Scientific classification
- Domain: Eukaryota
- Kingdom: Animalia
- Phylum: Chordata
- Class: Actinopterygii
- Order: Acanthuriformes
- Family: Haemulidae
- Genus: Haemulon
- Species: H. parra
- Binomial name: Haemulon parra (Desmarest, 1823)
- Synonyms: Diabasis parra Desmarest, 1823; Haemulon parrai (Desmarest, 1823);

= Haemulon parra =

- Authority: (Desmarest, 1823)
- Conservation status: LC
- Synonyms: Diabasis parra Desmarest, 1823, Haemulon parrai (Desmarest, 1823)

Species of fish

Haemulon parra, also known by the common names sailor's grunt and sailor's choice, is a species of grunt native to the Atlantic Ocean.

==Taxonomy==
Haemulon parra was described in 1823 by Anselme Gaëtan Desmarest. Its genus name comes from the Greek haimaleos, meaning "bloody." The specific epithet is a Latin word for "sparrow."

==Description==
This species has a dull head with a medium-to-small-sized mouth. It does not have fleshy lips, and a part of the eye near the back is covered by scales. Its chin has two small openings and one furrow in the middle. The eye's edges are commonly either yellow or bronze. In color, adults are a mixture of silver and grey covered with dotted black stripes running laterally. Juveniles have four black stripes over white and a spot on their tail fin. The maximum length recorded is 41.2 cm.

==Distribution==
Haemulon parra is found in the Western Atlantic Ocean, from Florida to Brazil, also entering the Gulf of Mexico.

==Behavior==
The sailor's grunt prefers reefs and hard bottoms, and resides in depths from 0-80 m. Juveniles are more attracted to seagrass beds. Adults are known to school and can be seen in more open areas.
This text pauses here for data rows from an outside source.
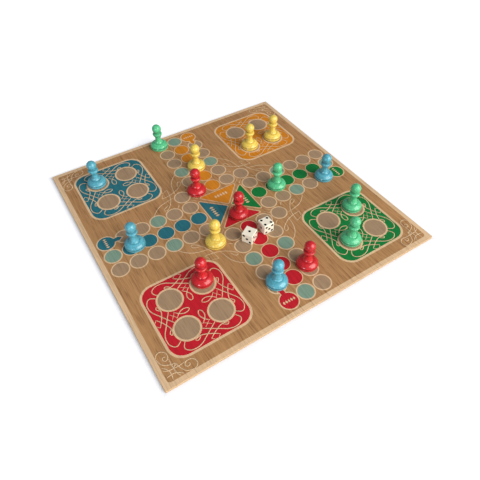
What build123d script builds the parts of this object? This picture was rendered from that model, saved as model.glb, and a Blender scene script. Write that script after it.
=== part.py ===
from build123d import *
import math
import os

# Ludo board with its sixteen pawns and two dice, in millimetres.
# The origin is the centre of the board's underside, +Z is up, +X runs from the red
# yard to the green yard, and +Y runs from the red yard to the blue yard.

# Board, a laminated square panel
board_side = 400.0
core_thickness = 2.4
face_thickness = 0.6
back_thickness = 0.4
board_corner_radius = 1.6
face_arris = 0.25
back_arris = 0.15

# Playing field: a square grid of cells inside a plain margin
cells_across = 15
field_margin = 8.75

# Pawn, a turned piece, from the foot up
foot_radius = 14.2
foot_height = 4.0
foot_undercut = 1.0
foot_rounding = 0.4
foot_groove_depth = 1.2
foot_groove_height = 0.6
dome_inset = 0.3
dome_height = 5.7
shoulder_radius = 7.9
shoulder_groove_depth = 1.0
shoulder_groove_height = 0.6
waist_radius = 4.4
skirt_height = 7.7
cup_height = 6.9
rim_radius = 7.2
rim_height = 2.2
rim_bulge = 0.2
rim_slope_height = 0.9
throat_radius = 4.7
throat_height = 1.15
head_radius = 7.2

# Die
die_edge = 16.0
die_rounding = 1.1
pip_radius = 1.85
pip_depth = 0.5
pip_offset = 4.6
paint_thickness = 0.35
paint_clearance = 0.02

cell_pitch = (board_side - 2 * field_margin) / cells_across
board_top = back_thickness + core_thickness + face_thickness

# Where the pawns stand, in cells from the board's centre
pawn_places = {
    "red": [(-1.05, 1.99), (0.02, -0.92), (-3.86, -3.77), (1.06, -5.72)],
    "green": [(-1.06, 7.05), (3.17, -0.10), (5.71, -3.82), (4.00, -5.67)],
    "yellow": [(0.00, 3.96), (3.93, 3.97), (5.72, 3.98), (-2.10, -2.03)],
    "blue": [(-5.73, 5.79), (-5.74, 0.07), (6.03, -0.98), (-0.88, -5.83)],
}

# How the dice lie: centre in cells, turn in degrees, and the number on each side
dice = {
    "die_1": {
        "place": (-0.477, -2.774),
        "turn": 30.8,
        "faces": {"+Z": "one", "-Z": "six", "-X": "three", "+X": "four", "-Y": "five", "+Y": "two"},
    },
    "die_2": {
        "place": (0.653, -2.646),
        "turn": 0.7,
        "faces": {"+Z": "four", "-Z": "three", "-X": "one", "+X": "six", "-Y": "five", "+Y": "two"},
    },
}

# Pip places on a face, in steps of the pip offset, seen from outside with up at the top
pip_patterns = {
    "one": [(0, 0)],
    "two": [(-1, 1), (1, -1)],
    "three": [(-1, 1), (0, 0), (1, -1)],
    "four": [(-1, -1), (-1, 1), (1, -1), (1, 1)],
    "five": [(-1, -1), (-1, 1), (0, 0), (1, -1), (1, 1)],
    "six": [(-1, -1), (-1, 0), (-1, 1), (1, -1), (1, 0), (1, 1)],
}

# For each side of a die, the direction to its right and the direction it faces
side_directions = {
    "+Z": ((1, 0, 0), (0, 0, 1)),
    "-Z": ((1, 0, 0), (0, 0, -1)),
    "+X": ((0, 1, 0), (1, 0, 0)),
    "-X": ((0, -1, 0), (-1, 0, 0)),
    "+Y": ((-1, 0, 0), (0, 1, 0)),
    "-Y": ((1, 0, 0), (0, -1, 0)),
}


# Board

def board_layer(bottom, thickness):
    """One sheet of the panel, its underside at the given height."""
    outline = RectangleRounded(board_side, board_side, board_corner_radius)
    return Pos(0, 0, bottom) * extrude(outline, amount=thickness)


def back_veneer():
    """The balancing sheet below the core, its lower edge eased."""
    sheet = board_layer(0, back_thickness)
    return chamfer(sheet.faces().sort_by(Axis.Z)[0].edges(), back_arris)


def board_core():
    """The panel between the two veneers."""
    return board_layer(back_thickness, core_thickness)


def face_veneer():
    """The printed sheet on top of the core, its upper edge eased."""
    sheet = board_layer(back_thickness + core_thickness, face_thickness)
    return chamfer(sheet.faces().sort_by(Axis.Z)[-1].edges(), face_arris)


# Pawn

def foot_outline():
    """The rounded ring at the foot and the groove above it, as far as the dome."""
    groove_radius = foot_radius - foot_groove_depth
    low_edge = (foot_radius - foot_undercut, 0)
    high_edge = (foot_radius - foot_rounding, foot_height)
    dome_start = foot_height + foot_groove_height
    ring = ThreePointArc(low_edge, (foot_radius, foot_height * 0.55), high_edge)
    flat = Line((0, 0), ring @ 0)
    dome_radius = foot_radius - dome_inset
    groove = Polyline(ring @ 1, (groove_radius, foot_height), (groove_radius, dome_start), (dome_radius, dome_start))
    return [flat, ring, groove]


def body_outline(start):
    """The domed body, the groove at its shoulder and the hollow skirt up to the waist."""
    shoulder = start + Vector(shoulder_radius - start.X, dome_height)
    dome_rise = start + Vector(0, dome_height * 0.44)
    dome_turn = shoulder + Vector((start.X - shoulder.X) * 0.36, -dome_height * 0.08)
    dome = Bezier(start, dome_rise, dome_turn, shoulder)
    skirt_start = shoulder + Vector(-shoulder_groove_depth, shoulder_groove_height)
    groove = Polyline(shoulder, shoulder + Vector(-shoulder_groove_depth, 0), skirt_start)
    waist = Vector(waist_radius, skirt_start.Y + skirt_height)
    skirt_sweep = Vector((skirt_start.X + waist.X) / 2, skirt_start.Y + skirt_height * 0.15)
    skirt_rise = waist - Vector(0, skirt_height * 0.45)
    skirt = Bezier(skirt_start, skirt_sweep, skirt_rise, waist)
    return [dome, groove, skirt]


def collar_outline(waist):
    """The cup that opens under the head, its rounded rim and the throat."""
    rim_low = Vector(rim_radius, waist.Y + cup_height)
    cup_rise = waist + Vector(0, cup_height * 0.4)
    cup_open = rim_low - Vector((rim_radius - waist_radius) * 0.2, cup_height * 0.37)
    cup = Bezier(waist, cup_rise, cup_open, rim_low)
    rim_middle = rim_low + Vector(rim_bulge, rim_height * 0.45)
    rim_high = rim_low + Vector(-rim_bulge * 2.5, rim_height)
    rim = ThreePointArc(rim_low, rim_middle, rim_high)
    throat_low = Vector(throat_radius, rim_high.Y + rim_slope_height)
    throat = Polyline(rim_high, throat_low, throat_low + Vector(0, throat_height))
    return [cup, rim, throat]


def head_outline(throat):
    """The ball on top, as far as the axis, and the axis back down to the foot."""
    centre_height = throat.Y + math.sqrt(head_radius ** 2 - throat_radius ** 2)
    side = (head_radius, centre_height)
    top = (0, centre_height + head_radius)
    return [ThreePointArc(throat, side, top), Line(top, (0, 0))]


def pawn():
    """A turned pawn standing on the origin."""
    foot = foot_outline()
    body = body_outline(foot[-1] @ 1)
    collar = collar_outline(body[-1] @ 1)
    head = head_outline(collar[-1] @ 1)
    section = make_face(foot + body + collar + head)
    return revolve(Plane.XZ * section, Axis.Z)


# Dice

def pip_planes(side, number, depth):
    """A plane for each pip of one side, sunk below its surface and facing out of it."""
    right, out = side_directions[side]
    face = Plane(origin=Vector(out) * (die_edge / 2 - depth), x_dir=right, z_dir=out)
    return [face * Pos(u * pip_offset, v * pip_offset, 0) for u, v in pip_patterns[number]]


def pip_solids(faces, radius, height):
    """Short cylinders on the floors of the pip recesses of one die."""
    solids = []
    for side, number in faces.items():
        for place in pip_planes(side, number, pip_depth):
            solids.append(place * Cylinder(radius, height, align=(Align.CENTER, Align.CENTER, Align.MIN)))
    return solids


def die_location(name):
    """Where a die lies on the board."""
    across, along = dice[name]["place"]
    height = board_top + die_edge / 2
    return Pos(across * cell_pitch, along * cell_pitch, height) * Rot(0, 0, dice[name]["turn"])


def die(name):
    """A rounded cube with its pips drilled."""
    cube = Box(die_edge, die_edge, die_edge)
    cube = fillet(cube.edges(), die_rounding)
    recess_height = pip_depth * 2
    for recess in pip_solids(dice[name]["faces"], pip_radius, recess_height):
        cube = cube - recess
    return die_location(name) * cube


def die_pips(name):
    """The paint dot on the floor of each pip recess."""
    dots = pip_solids(dice[name]["faces"], pip_radius - paint_clearance, paint_thickness)
    return die_location(name) * Compound(children=dots)


def build():
    """Every piece of the set by its node's name."""
    pieces = {"board_core": board_core(), "face_veneer": face_veneer(), "back_veneer": back_veneer()}
    turned = pawn()
    for colour, places in pawn_places.items():
        for index, (across, along) in enumerate(places, start=1):
            place = Pos(across * cell_pitch, along * cell_pitch, board_top)
            pieces[f"{colour}_pawn_{index}"] = place * turned
    for name in dice:
        pieces[name] = die(name)
        pieces[f"{name}_pips"] = die_pips(name)
    return pieces


os.makedirs("parts", exist_ok=True)
for node, shape in build().items():
    export_step(shape, f"parts/{node}.step")
    print(node, [round(v, 2) for v in shape.bounding_box().size])
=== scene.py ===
import math

import bmesh
import bpy
from bpy.props import FloatProperty, FloatVectorProperty, IntProperty, PointerProperty
from mathutils import Matrix, Vector


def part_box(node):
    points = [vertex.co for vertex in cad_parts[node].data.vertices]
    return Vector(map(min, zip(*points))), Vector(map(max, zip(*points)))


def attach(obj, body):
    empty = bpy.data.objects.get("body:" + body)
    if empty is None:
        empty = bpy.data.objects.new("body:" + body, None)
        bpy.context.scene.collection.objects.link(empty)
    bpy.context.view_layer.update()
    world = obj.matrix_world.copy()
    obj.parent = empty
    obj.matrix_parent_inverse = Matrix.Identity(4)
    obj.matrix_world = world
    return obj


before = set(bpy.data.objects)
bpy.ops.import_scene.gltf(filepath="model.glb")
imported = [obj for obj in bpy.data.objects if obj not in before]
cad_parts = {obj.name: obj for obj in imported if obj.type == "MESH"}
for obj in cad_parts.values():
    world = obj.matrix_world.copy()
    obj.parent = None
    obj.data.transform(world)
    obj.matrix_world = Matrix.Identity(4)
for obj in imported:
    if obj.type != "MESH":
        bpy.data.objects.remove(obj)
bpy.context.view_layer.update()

bl_info = {
    "name": "Ludo Board",
    "version": (1, 0, 0),
    "blender": (4, 5, 0),
    "location": "3D View > Sidebar > Ludo",
    "description": "Prints, veneers and paints a ludo board, its pawns and its dice",
    "category": "Object",
}

PANEL_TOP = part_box("face_veneer")[1].z
PANEL_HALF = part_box("face_veneer")[1].x
PAWN_COLOURS = ("red", "green", "yellow", "blue")
PAWNS_OF_A_COLOUR = 4
DICE = ("die_1", "die_2")

# Small lengths in metres: how far the border's print stays inside the panel's sides, the radius of
# its outer corners, the width of bare wood at the eased edge, and the gap that a weld closes
BORDER_INSET = 0.00027
BORDER_OUTER_CORNER = 0.0014
BARE_EDGE = 0.0004
WELD_GAP = 0.000002

# Heights in metres of each finish's fine relief
SAWN_RELIEF = 0.00006
INK_RELIEF = 0.00005
PAINT_RELIEF = 0.00014
PLASTIC_RELIEF = 0.00002
ENAMEL_RELIEF = 0.00005

# Steps around a rounded corner of a printed patch, and between two points of a stroke
CORNER_STEPS = 7
STROKE_STEPS = 5

# Where each kind of print ends, in films of ink above the veneer
LAYERS = {
    "base": 1,
    "fill": 2,
    "scroll": 3,
    "home_mark": 3,
    "shaft_rim": 3,
    "spot_ring": 4,
    "head_rim": 4,
    "spot": 5,
    "start_rim": 5,
    "shaft": 6,
    "head": 7,
    "start": 8,
    "start_mark": 9,
}

# The camera's place from the middle of the panel's top, the way it looks, its roll in degrees, the
# width of its sensor in millimetres, and the distances between which it sees
CAMERA_PLACE = (-0.2262, -0.3895, 0.4393)
CAMERA_FORWARD = (0.34776, 0.55688, -0.75428)
CAMERA_ROLL = 0.37
CAMERA_SENSOR = 36.0
CAMERA_RANGE = (0.01, 100.0)

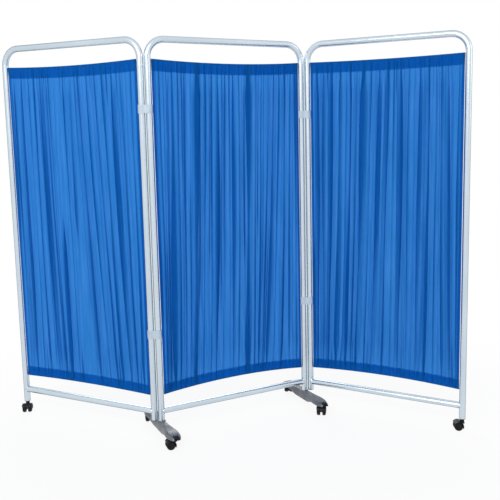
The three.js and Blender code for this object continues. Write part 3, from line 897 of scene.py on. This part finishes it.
# Each fold's place at the top and at the bottom, in thousandths of the panel's width, its overlap
# in millimetres, the way that it laps, and its run if that isn't all the way.
FOLDS = {
    "left": [
        (45, 40, 5, 1), (105, 95, 11, -1), (130, 122, 5, 1, HIGH), (160, 155, 5, 1),
        (182, 184, 6, -1, LOW), (205, 215, 6, -1), (228, 250, 5, -1, HIGH), (256, 287, 17, 1),
        (286, 315, 5, 1, HIGH), (305, 335, 4, -1), (345, 364, 6, 1, LOW),
        (380, 390, 13, -1, (-1.0, 0.62)), (412, 425, 7, 1, HIGH), (440, 455, 4, 1),
        (467, 480, 6, -1, LOW), (494, 505, 12, 1, (0.35, 2.0)), (553, 628, 11, -1),
        (588, 666, 6, 1, LOW), (620, 700, 7, 1), (652, 732, 6, -1, HIGH), (680, 760, 5, -1),
        (709, 782, 7, 1, LOW), (738, 805, 10, 1), (772, 835, 7, -1, HIGH), (810, 868, 15, 1),
        (845, 893, 6, 1, HIGH), (875, 915, 5, -1), (915, 938, 6, 1, LOW), (955, 960, 7, 1),
    ],
    "middle": [
        (45, 30, 5, -1), (88, 52, 4, 1), (125, 78, 17, 1), (165, 115, 4, -1), (205, 152, 5, 1),
        (288, 210, 17, -1), (345, 270, 5, 1), (385, 318, 6, 1), (425, 357, 14, -1),
        (475, 402, 5, 1), (530, 482, 11, 1), (568, 518, 4, -1), (637, 585, 19, 1),
        (690, 635, 5, -1), (735, 665, 5, 1), (780, 692, 5, -1), (825, 725, 10, 1), (862, 780, 5, 1),
        (900, 835, 13, -1), (942, 900, 6, 1), (975, 960, 8, 1),
    ],
    "right": [
        (45, 32, 12, -1), (70, 54, 6, 1, HIGH), (95, 75, 8, 1), (122, 91, 6, -1, HIGH),
        (150, 108, 13, -1), (182, 136, 6, 1, LOW), (215, 165, 12, 1), (247, 198, 6, 1, LOW),
        (280, 232, 13, -1), (325, 272, 4, 1), (339, 281, 4, -1, LOW), (372, 305, 19, 1),
        (425, 365, 4, -1), (452, 389, 6, 1, LOW), (478, 412, 11, 1), (505, 451, 5, -1, LOW),
        (530, 488, 11, -1), (570, 540, 4, 1), (586, 563, 5, 1, HIGH), (612, 597, 14, -1),
        (640, 625, 6, 1, LOW), (665, 650, 4, 1), (700, 682, 6, -1, LOW), (735, 715, 9, 1),
        (760, 742, 5, 1, LOW), (787, 770, 14, -1), (813, 806, 4, 1, HIGH), (832, 834, 4, 1),
        (847, 858, 4, -1, LOW), (865, 890, 9, 1), (902, 940, 12, -1), (936, 958, 6, 1, LOW),
        (970, 975, 6, 1),
    ],
}
SIDE_HEM = 12.0
HALF_GAP = 0.55
FOLD_COLUMNS = 18
FINE_FOLD_COLUMNS = 10
PLAIN_COLUMNS = 7
FOLD_DEPTH = 6.0
FOLD_FADE = 0.22

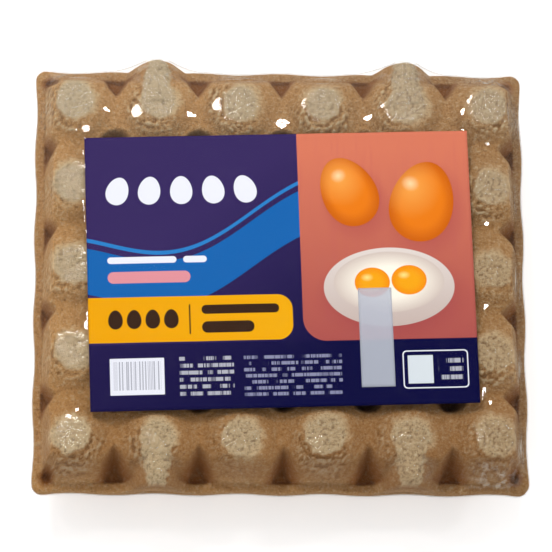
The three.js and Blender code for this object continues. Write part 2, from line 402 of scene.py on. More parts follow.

It feeds at night, eating mollusks and fish.

==Human use==
It is sometimes fished commercially, although the market is minor. H. parra can be also found in aquariums.

==Conservation==
Haemulon parra was evaluated by the International Union for Conservation of Nature in March 2011, which placed it as Least Concern on the IUCN Red List.